Let me wrap up with:

Let’s only think about changing stack to Puma if it is reasonably easy, fulfills all requirements (incl. Windows support) and stable in production.

iNecas · September 6, 2018, 2:42pm

It should be something like (see GitHub - puma/puma: A Ruby/Rack web server built for parallelism for different binds options:

::Rack::Handler::Puma.run(app, binds: ['tcp://localhost:9292'])

Konstantin_Orekhov · September 10, 2018, 10:00pm

Even though I don’t see connection stacking issue in my environment, slow-header tests definitely show service impact for SmartProxy that may explain some instability of the latter in our production (all of the sudden I see that no responses coming back from foreman-proxy yet the process is running - I think I posted a question about that in a support forum at some point back).

Also, increasing performance 3x is a definite and a big “yes” factor, so I’d love to run Puma under our production load and see how things are. Are there any (even preliminary) docs describing a process of SmartProxy migration to Puma?

Thanks!

lzap · September 11, 2018, 11:51am

You are reading the document right now

Konstantin_Orekhov · September 11, 2018, 4:13pm

Well, yes, but I meant a doc that may have actual steps like those that you had to do to perform testing of smart-proxy under Puma vs Webrick. So unfamiliar with Puma like myself could try it before the deployment procedure is fully automated (under installer or whatever).

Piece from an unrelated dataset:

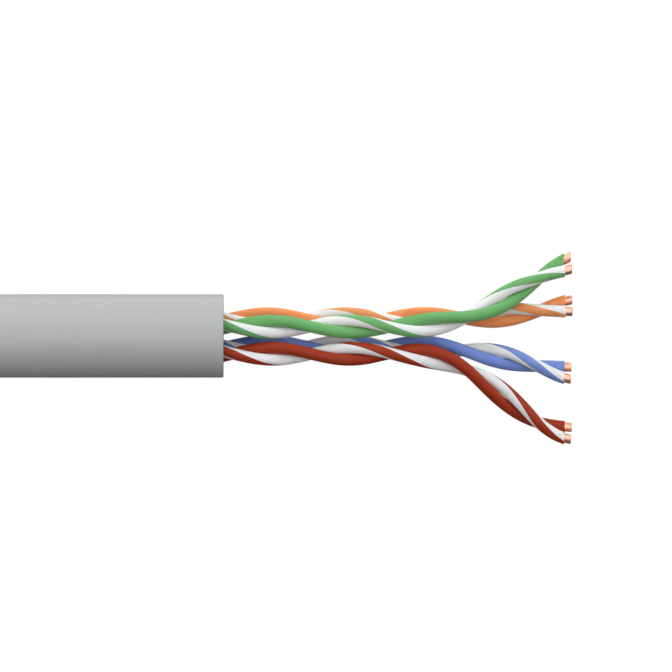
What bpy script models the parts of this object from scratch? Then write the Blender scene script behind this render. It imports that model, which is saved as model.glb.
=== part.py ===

Again, if there is such a doc already.

Thanks!

ik5 · September 12, 2018, 8:12am

The code located here: webrick/lib/webrick/httpresponse.rb at master · ruby/webrick · GitHub

I’ll try to figure out how to change it, I have no experience effecting webrick directly.

lzap · September 15, 2018, 6:49am

Then turn it off and try with telnet, I am pretty sure this does not affect slow DoS attacks at all.